Etwa einen halben Tag würden wir uns also in zigtausend Metern Höhe ausruhen können. Mir macht Stillsitzen nichts aus: Von zehn Uhr vormittags bis zehn Uhr abends halte ich mich in einem bequemen Ledersessel auf. In der Nähe ein Computer mit Monitor und Drucker; Bücher und Zeitungen. Nicht zu vergessen etliche Infrarot-Fernbedienungen für die verschiedensten Hi-Fi-Geräte. Ein Unterschied wird in der Boeing allerdings offenbar - bei einem Meter und vierundachtzig Zentimetern Körpergröße steht es hier nicht gut um meine Kniefreiheit.
Angenehme Unterbrechungen gibt es mehrmals durch gutes Essen und Trinken. Letzteres muss aber, wie schon beschrieben, möglichst unauffällig wieder entsorgt werden. Ansonsten schauen wir in die gut aufgemachte Highlife, Hausillustrierte von British-Airways. Weiß der Teufel, wie der Tommy das wieder hingekriegt hat - obwohl es erst Mitte April ist, dürfen wir bereits in der Mai-Nummer blättern! Informationen aus dem Cockpit kommen spärlich, und wie es sich für einen Engländer gehört - ausschließlich in seiner Muttersprache. Aber da gibt unerwartet eine Frauenstimme mit überaus korrekter deutscher Zunge ihr Flugwissen preis. Allerdings in einer Lautstärke, dass mir fast die Ohren vom Stamm fallen. Und - wieder nach einer unverständlich gemurmelten Äußerung des Flugkapitäns - das ohrenbetäubende deutsche Echo. Als jemand im Cockpit aus Mitleid mit den Passagieren abrupt die Phonzahl während der deutschen Ansage reduziert, wird mir klar: Die Stewardess spricht per Tonbandkassette zu uns!

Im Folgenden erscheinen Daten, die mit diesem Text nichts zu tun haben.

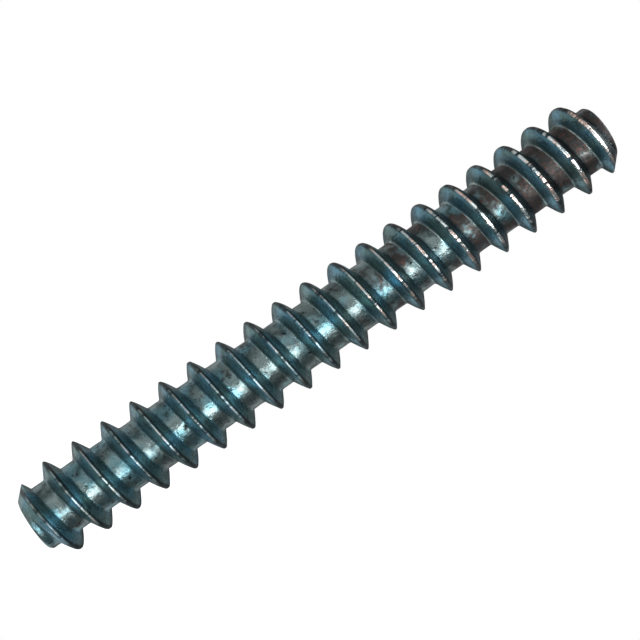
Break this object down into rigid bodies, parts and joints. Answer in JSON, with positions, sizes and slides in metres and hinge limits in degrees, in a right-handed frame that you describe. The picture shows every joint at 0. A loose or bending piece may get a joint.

Alles was recht ist - die Majorität an den Aktien der British Airways scheinen Leute aus Schottland zu halten. Oder sind es die den Karo-Trägern seelenverwandten Bürger der einschlägig gerühmten Stadt Sparta? Anders ist dieser rustikal anmutende Sparwille trotz einer mehrsprachigen Flugzeug-Crew wohl nicht zu erklären.
Während Dörte und ich die Zeit nutzen, um mittels Sprach-Computer und dem Spiel Hangman (analog zum Buchstaben-Rate-Spiel Aufhängen aus meiner Kindheit) englische Vokabeln zu erraten, informiert der Chefpilot mit rücksichtslos gelangweilter Kaugummi-Stimme, dass wir über Glasgow Richtung Grönland fliegen, um schließlich südwestlich nach Edmonton, Kanada abzudrehen. Nicht nur ich habe gedacht, dass eine gerade Fluglinie über den Atlantik der kürzeste Weg wäre und unsere Route über Grönland sei nur der Flugsicherheit geschuldet. Wegen des Festlands unterwegs für Notlandungen. Weit gefehlt - diese kürzeste Verbindung ergibt sich durch die Oberflächenkrümmung der Erde. Oder verhält es sich ganz anders? Ehrlich - als Captain Harald uns irgendwann bei Tische den Sachverhalt erklärt, klingt alles sehr einleuchtend. Aber wie ich jetzt beim Schreiben merke - das Wissen hat nicht lange vorgehalten.
Mitunter rumpelt es dann und wann in der Luft wie im Landrover auf einer vorpommerschen Dorfstraße. Dass einige Kunststoffplatten der Fensterwand-Verkleidung während unseres Fluges auffällig locker sitzen und demzufolge beängstigend stark vibrieren, kann nur ich sehen. Um der allgemeinen Vorfreude Willen auf Kalifornien schweige ich. Aber ehe ich es vergesse - für die, die immer alles genau wissen wollen - hier die vorgegebenen Flugdaten: London-Heathrow 10.45 a.m. mit geplanter Ankunft am selbigen Tag in San Francisco 1.35 p.m. Ortszeit. Wir fliegen also der Sonne hinterdrein. Das ist schon ein irres Gefühl: Diese riesige Entfernung und wir heben vormittags ab, um noch am gleichen Tag nachmittags anzukommen! Vorausgesetzt - meine heimlichen Stoßgebete werden erhört.